There are different seasons for everything. For me, this is a season of hard work but simple rest as well. A season to go back to the basics, to remember that ultimately what matters is my relationship with Jesus - to go back to my first love. To not think of Him as my employer, but my King and Savior - my Friend and Salvation. To be with Him and to know that I can't do anything apart from Him. I don't need to prove myself, I just get to be with Him and let His love and light shine forth. He's been showing me this truth through all the changes these past years. Whatever season you find yourself in today, know that He is calling you to abide in Him. To come and rest with Him. To find your identity in Him and then do whatever He leads you to out of a heart that rests. You don't have to prove anything to Him.
So, I encourage you today to stop being anxious and trying to strive to be at a certain place.
Just be still and become captured by Him.
I've learned first hand that when we are captured and captivated who Jesus is,
we'll be empowered and equipped to resist the constant temptation to settle for anything less.

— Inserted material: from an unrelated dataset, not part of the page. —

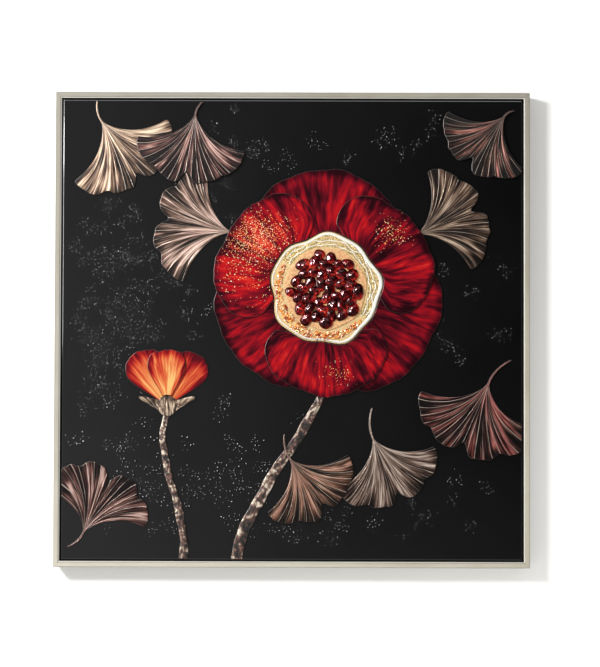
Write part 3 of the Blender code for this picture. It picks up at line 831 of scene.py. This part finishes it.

We were all once foolish, disobedient, led astray, slaved to various passions and pleasures, passing our days in malice and envy, hated by others and hating one another. But when the goodness and loving kindness of God our Savior appeared, He saved us. Not because of works done by us in righteousness, but according to His own mercy, by the washing of regeneration and renewal of the Holy Spirit, whom He poured out on us richly through Jesus Christ our Savior. So that being justified by His grace we might become heirs according to the hope of eternal life.